• Libri
  • Venerdì 18 marzo 2016

Le cose che dice Frédéric Martel sugli scrittori

Che devono farsi pagare per partecipare a eventi e festival, e ottenere una revisione dei modelli di ricavo, al tempo del digitale

Il sociologo francese Frédéric Martel (Twitter)
Il sociologo francese Frédéric Martel (Twitter)

In un’intervista su Repubblica nel giorno in cui è a Milano per una lezione pubblica, il sociologo francese Frédéric Martel, è tornato a spiegare i risultati di un suo studio sulla condizione sociale ed economica dello scrittore nel mondo contemporaneo. Lo studio è stato commissionato dal Ministero della Cultura francese e s’intitola Lo scrittore sociale. La condizione dello scrittore nell’era digitale, è stato pubblicato nel settembre del 2015 e si può leggere gratuitamente in francese su Scribd: ha generato molto interesse anche in Italia e non è la prima volta che i giornali ne scrivono, intervistando Martel, perché affronta un tema centrale nel mondo dell’editoria, ovvero quello della ricostruzione di nuovi modelli di business nel settore, soprattutto per gli scrittori. Di conseguenza Martel è diventato un esperto molto seguito e richiesto nel settore. Secondo Martel – che si è occupato a lungo del ruolo della rete e delle forme di intrattenimento e d’informazione digitali, ad esempio nei saggi Mainstream (Feltrinelli, 2010) e Smart (Felatrinelli, 2015) – anche nel mondo dei libri si svilupperanno sempre di più nuove forme di fruizione, come l’abbonamento illimitato a piattaforme con migliaia di testi, come Kindle Unlimited, o Netflix per serie televisive e film.

Il cambiamento nel modello di accesso ai libri ovviamente avrà delle conseguenze sulla vita degli scrittori, che difficilmente riusciranno a guadagnare abbastanza dalla pubblicazione delle loro opere, fatta eccezione per gli autori di bestseller internazionali: sicuramente meno di quello a cui erano abituati quando il business era più florido e più facilmente governato. Secondo Martel servono metodi alternativi per finanziare la produzione di opere letterarie e scongiurare un “ritorno al XIX secolo”: prima che l’editoria si trasformasse in un’industria – per quanto molto particolare – gli autori riuscivano a scrivere e a mantenersi economicamente solo perché provenivano da famiglie benestanti e possedevano delle rendite, oppure perché erano sostenuti da mecenati, ruolo che oggi potrebbe essere assunto da istituzioni o università.
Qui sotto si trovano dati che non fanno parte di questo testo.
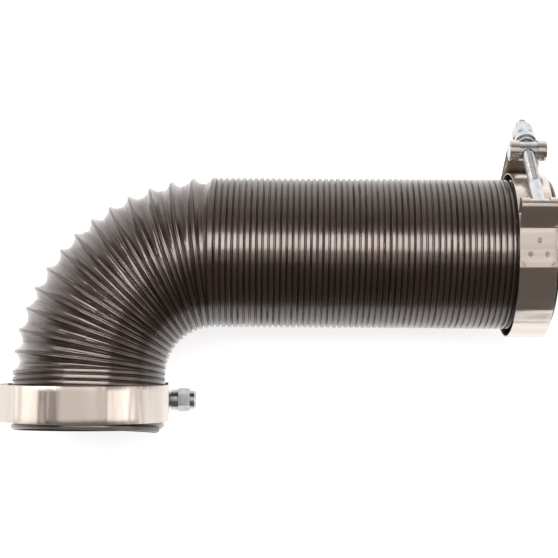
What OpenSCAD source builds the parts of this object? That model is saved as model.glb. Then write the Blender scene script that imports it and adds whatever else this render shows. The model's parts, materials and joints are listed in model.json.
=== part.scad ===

Martel ritiene che gli stati e i membri dell’industria culturale dovrebbero pensare un modello economico alternativo che permetta allo scrittore di diventare “un piccolo imprenditore di se stesso”. Gli autori cercano di fare un po’ come i musicisti che dopo la crisi delle vendite dei dischi vivono di concerti: partecipando ai festival, alle fiere, agli incontri e alle letture nelle librerie, avendo un’intensa attività sui social network, e questo ha bisogno di tradursi più efficacemente in ricavi economici. Il meccanismo che tiene in piedi oggi – e rende persino remunerativi – molti festival ed eventi, quello della partecipazione gratuita da parte degli autori in cambio solo di pubblicità e visibilità, dovrebbe essere rivisto e gli scrittori ottenere di essere pagati, cosa al momento richiesta solo da pochissimi importanti.

Nello studio Martel dice anche che gli editori dovrebbero aumentare il compenso agli scrittori, le loro royalties, cioè le percentuali che percepiscono sulla vendita dei libri: in genere i diritti d’autore sono compresi tra il 7 e il 18 per cento, ma per Martel dovrebbero crescere almeno fino al 25 per cento. Lo studio contiene 25 proposte di questo genere per sostenere la produzione letteraria, che però riguardano anche altri attori del mondo dei libri: i critici e i buoni siti di recensioni, gli editori, le librerie e le biblioteche.

A dicembre, in un’intervista alla Lettura, il settimanale culturale del Corriere della Sera, Martel aveva parlato dell’eccesso di libri pubblicati in Francia e del breve tempo in cui restano sugli scaffali delle librerie. Anche il costante aumento della produzione e la riduzione delle tirature diminuiscono la possibilità degli autori di vivere di scrittura: «Pubblichiamo tra 70 mila e 80 mila libri all’anno, una quantità enorme, la metà novità, le altre riedizioni. Il che significa comunque dieci libri all’ora (…) il numero degli esemplari venduti è stabile, e la tiratura media si è abbassata del 50 per cento. Vuol dire concretamente che se hai un aumento del numero dei titoli e il dimezzamento della tiratura, per definizione il singolo autore guadagna meno. Molti titoli oggi si fermano intorno ai 600-700 esemplari, libri che non portano soldi agli autori e che in più sono generalmente invisibili alla critica».